Both types of attorneys are bound by the same ethical standards and legal requirements to provide competent and effective representation.

The Importance of Early Representation

Engaging a defense attorney as early as possible in the criminal process can profoundly influence the outcome of a case. Early representation provides several key benefits:

  • Protection of Rights: From the moment of arrest, an individual has rights that must be protected. Early involvement of a defense attorney ensures that these rights are upheld and that the accused is not subjected to unlawful interrogation or treatment.
  • Evidence Collection: Early involvement allows the defense to start gathering evidence immediately. This can include preserving surveillance footage, locating witnesses, and securing other crucial pieces of evidence that might degrade or become unavailable over time.
  • Influencing Bail Decisions: A defense lawyer can advocate for reasonable bail conditions, helping the accused to be released from custody while awaiting trial. This freedom can be critical for maintaining employment and family relationships during the legal process.
  • Strategic Planning: Early legal advice can shape the overall strategy for the case, including decisions about plea negotiations and trial preparation. This can be pivotal in positioning the defense for the best possible outcome.

Types of Criminal Charges

Misdemeanors vs. Felonies

Criminal offenses are broadly categorized into misdemeanors and felonies, each carrying different levels of severity and consequences:

  • Misdemeanors: These are less severe offenses that typically result in shorter jail sentences, community service, probation, or fines. Examples include petty theft, simple assault, and first-time drunk driving. Misdemeanors are further divided into classes (such as Class A, B, or C), with Class A being the most serious.
  • Felonies: Felonies are more serious crimes that can lead to long-term imprisonment, substantial fines, or even the death penalty in some jurisdictions. Examples include murder, rape, armed robbery, and major drug offenses. Felonies are also classified (e.g., Class 1, 2, etc.), with Class 1 felonies representing the most serious crimes.

Understanding the distinction between misdemeanors and felonies is crucial because it affects everything from bail conditions to potential penalties and defense strategies.

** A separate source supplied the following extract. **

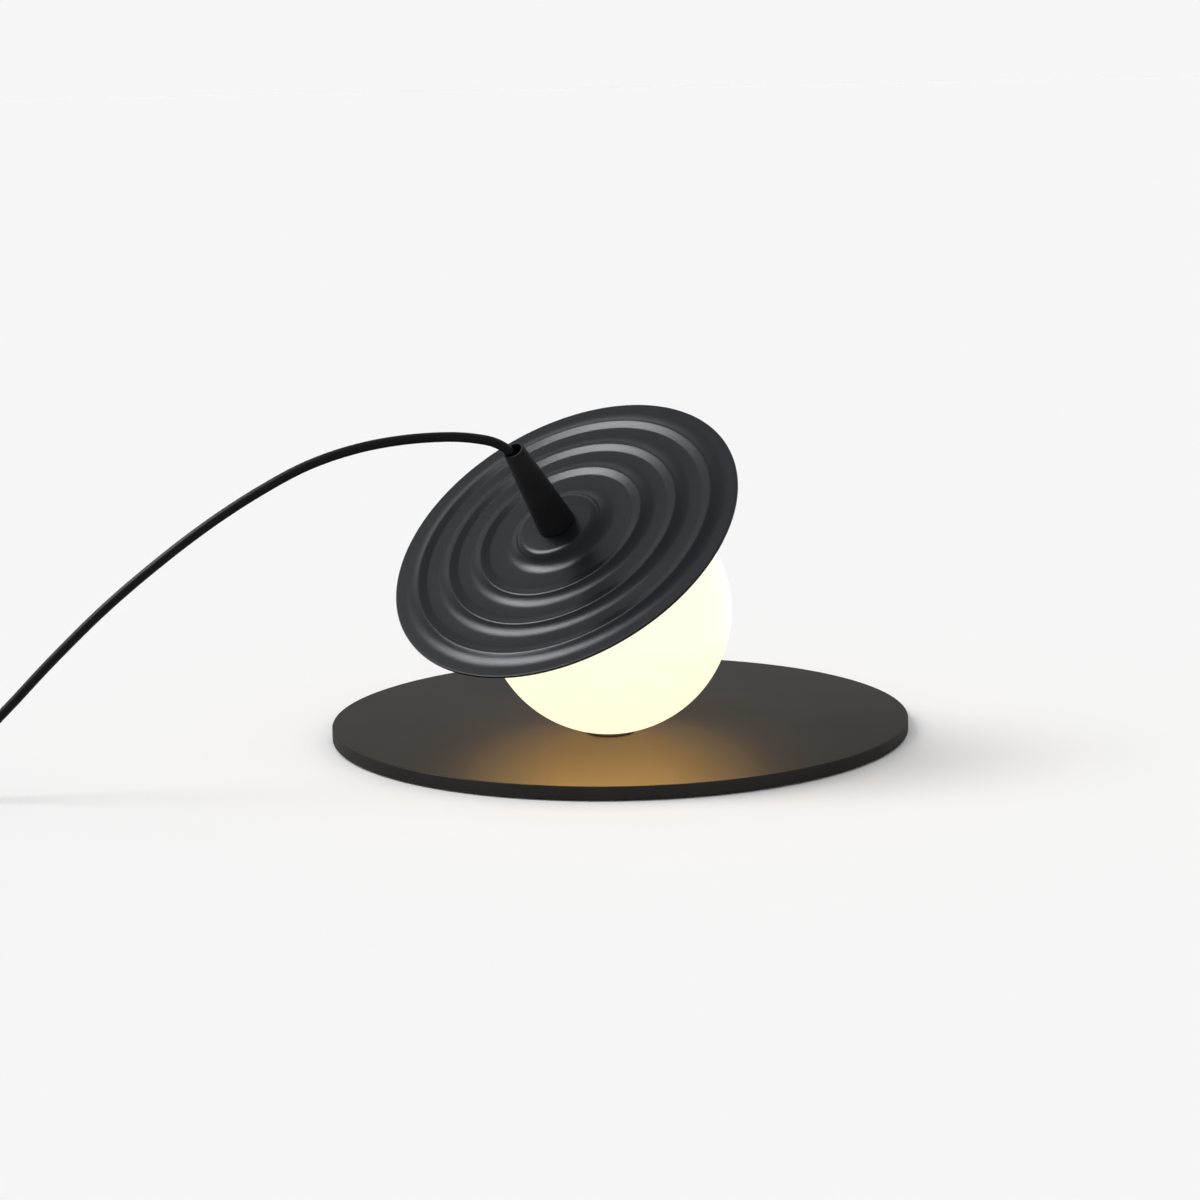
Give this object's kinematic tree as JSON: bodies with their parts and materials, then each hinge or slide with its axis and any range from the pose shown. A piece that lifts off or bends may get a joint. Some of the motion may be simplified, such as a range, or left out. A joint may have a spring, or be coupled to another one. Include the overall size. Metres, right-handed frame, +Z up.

Understanding Different Types of Crimes

Criminal charges can encompass a wide range of offenses, each requiring different defense approaches. Here are some common types:

  • Property Crimes: These involve the theft or destruction of property, such as burglary, larceny, and vandalism. Defense strategies might focus on ownership disputes, the lack of intent to steal, or proving lawful entry.
  • Violent Crimes: Offenses that involve force or threat of force, including assault, robbery, and homicide. Defenses might include self-defense, defense of others, or challenging the identity of the perpetrator.
  • Drug Crimes: These include possession, distribution, and manufacturing of illegal substances. Defense approaches can challenge the legality of the search and seizure, argue for lack of knowledge, or highlight issues with the prosecution’s evidence.
  • White-Collar Crimes: Financially motivated, non-violent crimes like fraud, embezzlement, and insider trading. Defenses may involve demonstrating the absence of intent to defraud, proving lawful business practices, or highlighting procedural errors in the investigation.
  • Sex Crimes: Charges such as sexual assault, rape, and child pornography. Defenses can be based on consent, mistaken identity, or highlighting inconsistencies in the accuser’s testimony.

Each type of crime requires a tailored defense strategy that addresses the specific elements and evidence associated with the charge.

How Charges Impact Defense Strategies

The nature and severity of the charges against a defendant significantly influence the defense strategy. Here’s how:

  • Severity of the Charge: More serious charges (like felonies) often require more comprehensive and aggressive defense tactics. The potential consequences are higher, so the defense must be meticulous in challenging every aspect of the prosecution’s case.
  • Elements of the Crime: Each criminal charge consists of specific elements that the prosecution must prove beyond a reasonable doubt. The defense strategy will focus on undermining the evidence related to these elements. For example, in a theft case, the defense might argue lack of intent to permanently deprive the owner of property.
  • Available Evidence: The strength and type of evidence available influence the defense approach. In cases with strong physical evidence, the defense might focus on procedural errors or issues with how the evidence was collected or handled.
  • Client’s Background: A defendant’s prior criminal history or lack thereof can shape the defense strategy. First-time offenders might benefit from strategies emphasizing rehabilitation, while repeat offenders might need more robust defenses to avoid harsh penalties.